Market patterns are like magic, only without the magic wands. At the heart of these models lies real market psychology, where traders' decisions often depend not on logic, but on emotions. And yes, it resembles crowd behavior at a sale more than strict mathematical calculations.
When traders see that the price is rising or falling for a long time, they start to panic or, on the contrary, lose their heads from greed. And this is where patterns come into play — recurring models that give a chance to guess what will happen next. It's like observing your friends' behavior at a party: one starts dancing the lambada, others will surely join in, and soon you have a small dance group. The market is exactly the same — everyone follows the one who first noticed the 'new trend.'
Why does this work? Because traders are just people like us, only with different numbers on the screen. They also make mistakes, they also react to news and trends just like we do to puzzles on social media. When someone notices a pattern on the chart, there is an immediate feeling that it is a sign from above. And at that moment, as if on cue, everyone starts to act the same way, and price dynamics succumb to mass psychosis. Ultimately, a beautiful pattern appears on the chart, which you can use for forecasts.

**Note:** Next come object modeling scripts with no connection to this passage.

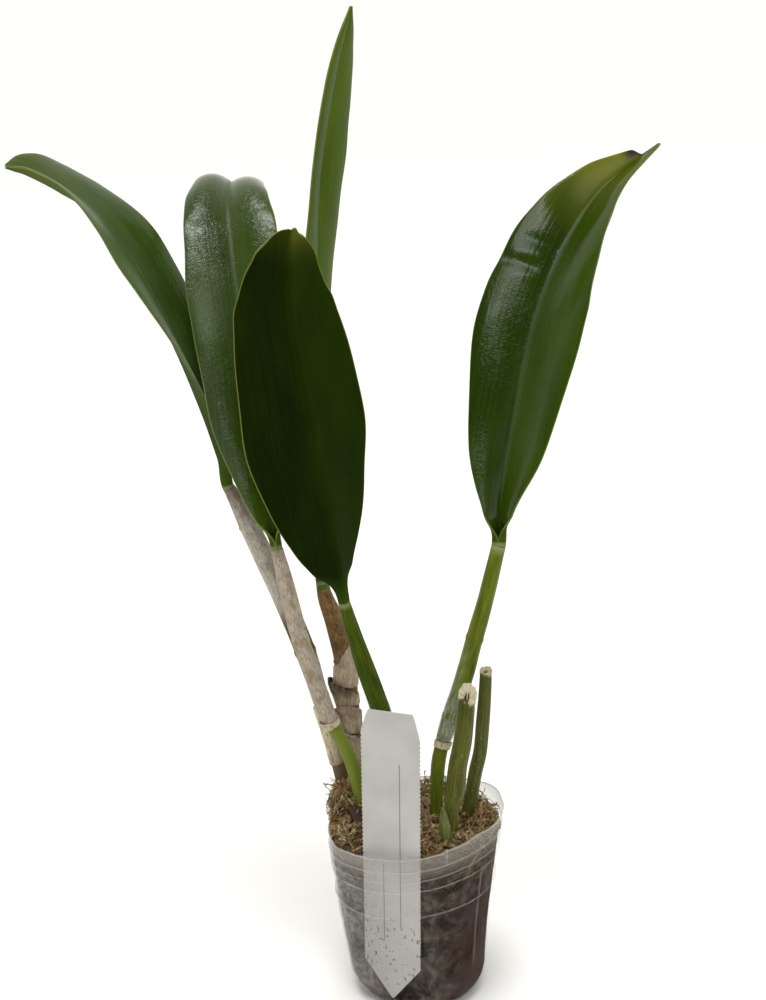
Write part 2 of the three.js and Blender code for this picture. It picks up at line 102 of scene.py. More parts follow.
# An old root lying on the moss left of the label; its dark shape also stands in for the deep shade there, as
# painted shade.
OLD_ROOT_AND_SHADE = [(-27, 9, 80, 2.6), (-25.5, 1, 82.5, 2.5), (-23, -8, 80.5, 2.3), (-21.5, -16, 75, 1.8),
            (-21, -19, 72, 1.2)]

# Papery sheaths: the cane, where each starts and ends along it, how far it stands off the cane all
# round and at the mouth, how far the mouth slants, which side is high (degrees: 0 right, 90 front,
# 180 left), how ragged it is, how dark at its mouth's high side (a stain, with painted shade under the rim)
# and at its foot, and its finish.
SHEATHS = {
    "sheath_3_foot": ("pseudobulb_3", 0.06, 0.185, 0.5, 0.9, 4.0, 140, 0.6, 0.3, 0.8,
                      "grey_brown_papery_sheath"),
    "sheath_1_low": ("pseudobulb_1", 0.09, 0.24, 0.45, 0.1, 2.0, 0, 0.6, 0.3, 0.45, "cream_papery_sheath"),
    "sheath_2_lip": ("pseudobulb_2", 0.38, 0.44, 0.5, 0.6, 0.8, 180, 0.4, 0.5, 0.2, "cream_papery_sheath"),
    "sheath_3_low": ("pseudobulb_3", 0.205, 0.3, 0.5, 0.9, 4.8, 95, 0.3, 0.5, 0.1,
                     "grey_brown_papery_sheath"),
    "sheath_3_mid": ("pseudobulb_3", 0.335, 0.435, 0.5, 1.3, 4.4, 150, 0.3, 1.3, 0.15,
                     "grey_brown_papery_sheath"),
    "sheath_3_top": ("pseudobulb_3", 0.45, 0.585, 0.4, 0.1, 5.0, 10, 0.6, 0.25, 0.1,
                     "grey_brown_papery_sheath"),
    "sheath_4_low": ("pseudobulb_4", 0.12, 0.45, 0.3, 0.0, 6.0, 200, 0.8, 1.0, 0.5, "thin_clear_membrane"),
    "sheath_5_lip": ("pseudobulb_5", 0.262, 0.3, 0.4, 0.5, 0.4, 0, 0.25, 0.3, 0.3, "cream_papery_sheath"),
    "sheath_5_top": ("pseudobulb_5", 0.305, 0.54, 0.3, 0.0, 9.0, 165, 1.2, 1.0, 0.2, "silvery_membrane"),
}

# Leaves, from the joint to the tip. Each station has its midrib point, the blade's half width, how
# far the halves fold up (degrees) and the direction that the upper face looks.
LEAVES = {
    "leaf_1": [
        ((-69, 24, 218.5), 4, 50, (0.8, -0.5, 0.3)), ((-73, 25, 233), 8.5, 55, (0.9, -0.3, 0.3)),
        ((-79.5, 27, 256), 13.5, 40, (0.9, -0.3, 0.2)), ((-88, 28, 281), 18, 26, (0.9, -0.3, 0.4)),
        ((-101, 28, 312), 19, 20, (0.8, -0.4, 0.4)), ((-114, 24, 333), 17.3, 13, (0.7, -0.2, 0.6)),
        ((-125, 20, 342), 16.3, 20, (0.6, -0.1, 0.8)), ((-136, 14, 350), 10, 30, (0.4, -0.2, 0.9)),
        ((-143, 10, 353), 1.5, 30, (0.3, -0.1, 0.9))],
    "leaf_2": [
        ((-50, 4, 198), 4.5, 55, (0, -1, 0.2)), ((-53, 7.5, 221), 10.5, 20, (0, -1, 0.2)),
        ((-55, 12, 248), 18, 14, (0, -1, 0.3)), ((-57, 19, 276), 20.5, 17, (0, -0.9, 0.4)),
        ((-60, 29, 299), 20.5, 16, (0, -0.9, 0.5)), ((-62, 42, 319), 19, 14, (0, -0.8, 0.6)),
        ((-63, 54, 329), 17, 12, (0, -0.6, 0.8)), ((-63, 69, 334), 14, 8, (0.1, -0.3, 0.9)),
        ((-62, 89, 331), 12, 8, (0.1, 0.1, 1)), ((-60, 109, 321), 8, 10, (0.1, 0.5, 0.9)),
        ((-58, 122, 310), 1.5, 10, (0.1, 0.7, 0.7))],
    "leaf_3": [
        ((-33.5, 23.9, 175), 4, 50, (0.8, -0.6, 0)), ((-35, 27, 201), 8, 30, (0.9, -0.4, 0)),
        ((-34, 30, 235), 14, 14, (0.95, -0.3, 0)), ((-30, 33, 290), 20.5, 3, (0.95, -0.25, -0.1)),
        ((-25, 34, 343), 20.5, 12, (0.95, -0.3, -0.1)), ((-19, 34, 371), 18, 10, (0.9, -0.3, -0.3)),
        ((-13.6, 32, 391), 10.5, 8, (0.9, -0.3, -0.3)), ((-9, 30, 405), 1.2, 8, (0.9, -0.3, -0.3))],
    "leaf_4": [
        ((-24, -10, 178), 4.5, 55, (-0.2, 1, 0.3)), ((-25.4, -14, 192), 11, 34, (-0.4, 0.9, 0.2)),
        ((-27.4, -20, 212), 19.2, 24, (-0.4, 0.9, 0.2)), ((-32, -31, 248), 25, 18, (-0.3, 0.9, 0.3)),
        ((-36, -44, 290), 22.5, 24, (-0.2, 0.9, 0.3)), ((-37, -50, 308), 18, 26, (-0.2, 0.9, 0.3)),
        ((-35, -54, 321), 12.5, 26, (-0.2, 0.9, 0.3)), ((-34, -57, 330), 6.5, 24, (-0.3, 0.9, 0.3)),
        ((-33, -58, 334), 1.5, 30, (0, 1, 0.2))],
    "leaf_5": [
        ((40, 17, 190), 5, 50, (-0.2, -1, 0.2)), ((41.6, 20, 204), 8.8, 38, (-0.3, -0.9, 0.3)),
        ((46, 26, 225), 17.5, 28, (-0.3, -0.9, 0.3)), ((58, 40, 270), 24.5, 24, (-0.3, -0.9, 0.4)),
        ((67, 48, 292), 23.3, 27, (-0.3, -0.8, 0.5)), ((79, 57, 312), 20, 34, (-0.3, -0.8, 0.6)),
        ((90, 64, 325), 13.5, 42, (-0.1, -0.8, 0.6)), ((106, 71, 336), 5.5, 46, (0, -0.8, 0.6)),
        ((116, 75, 342), 0.8, 46, (0.1, -0.9, 0.3))],
}
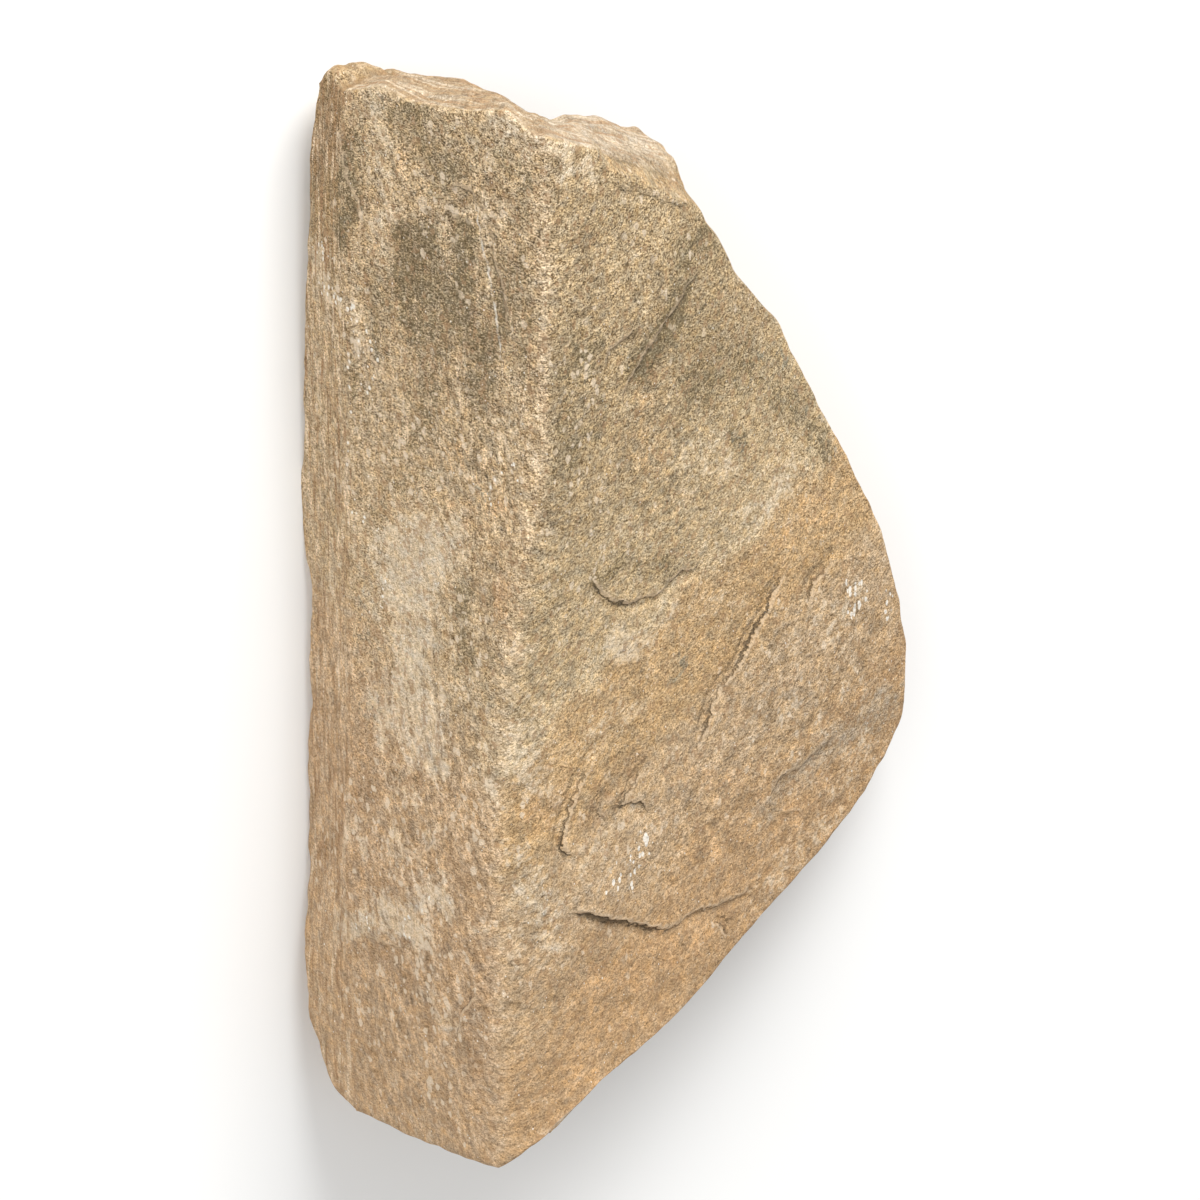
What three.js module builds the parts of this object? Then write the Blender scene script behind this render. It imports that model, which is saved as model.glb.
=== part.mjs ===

But of course, no patterns guarantee 100% success. This is not a grandmother's recipe for perfect profit. But as a guideline, a pattern works because the people we look up to are also prone to repeat themselves. It's like going to a football game, and everyone starts shouting 'Goal!' — you would subconsciously shout too, even without understanding what happened.
So market patterns are not magic; they are just a way to understand how other people think and act, and when everyone does the same thing, the results often repeat.